Their breakthrough recycling technology turns cellulosic textile waste – cotton but also cardboard and paper – into high-quality textile fibres. We introduced them to partners, and brought them to participate in our consortium projects to test and validate their technology. With our support, they received investments from our brand partners adidas, BESTSELLLER, and Zalando and they now have commercial recycling plants in Finland. Their Infinna fiber consumes less water compared to cotton and viscose and, by recycling textile waste, is helping to reduce the amount of textiles that end up in landfills or get incinerated.
What can YOU do to make a difference?
Quite a bit. Take a look at the expert tips from Katrin Ley.
- Materials: Opt for fabrics that have a lower environmental impact. Natural and organic fibres like wool, organic cotton, hemp, and linen are generally better choices. These materials often require fewer chemicals and water to produce. Also, opt for material consistency of 100%, like 100% wool, 100% cotton, 100% linen. This makes it easier to recycle.
- Certifications: Look for certifications such as Global Organic Textile Standard (GOTS), OEKO-TEX Standard 100, and Fair Trade. These labels indicate that the clothing has been produced using environmentally friendly practices and ethical labour standards.
- Second-Hand and Vintage: Consider buying second-hand or vintage clothing instead of new. These options extend the life of existing garments and reduce the demand for new production.
- Mending and Repairing: Before heading out to the stores to replace your old pair of jeans, think of ways you can mend it or repair it. If you don’t have the time, bring it to a tailor. This will extend the lifespan of your clothes.
- Sharing is Caring: Additionally, consider swapping clothes with friends or participating in clothing swap events to refresh your wardrobe without purchasing new items.
- Quality over Quantity: If possible, invest in well-made, high quality garments that are designed to last. This will not only save you money in the long-term, but it will also force you to take better care of your clothes and avoid impulsive buying. Like the late Vivienne Westwood used to say: “Buy less. Choose less. Make it last.”
- Read the Care Label: Follow the proper care instructions to extend the lifespan of your clothes. Try washing and drying your clothes less frequently, and use cold water to help save energy.

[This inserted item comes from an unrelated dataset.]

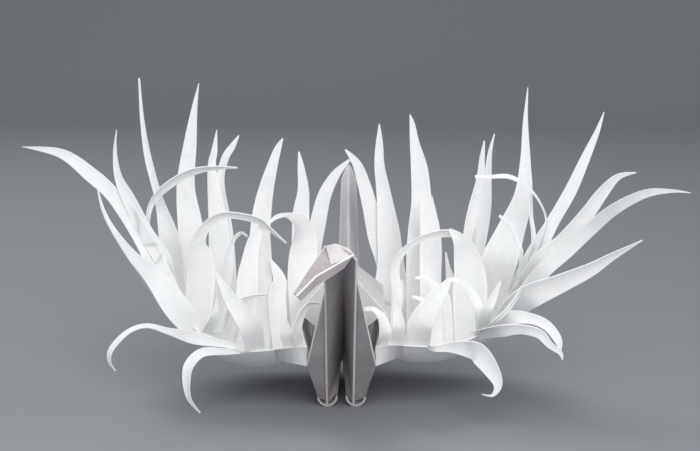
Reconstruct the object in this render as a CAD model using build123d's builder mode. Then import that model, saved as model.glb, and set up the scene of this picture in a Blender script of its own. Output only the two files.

- Shop your Own Closet: Remember that the most sustainable piece of clothing is the one you already own. Try to resist cheap and trendy clothes and look instead for ways to creatively use the garments that are already part of your wardrobe. Fashion is ultimately about expressing yourself and what better way to do that than using your creativity and imagination to refashion what you already have? Experiment with layering and new ways of accessorising, and embrace the challenge of mix and match.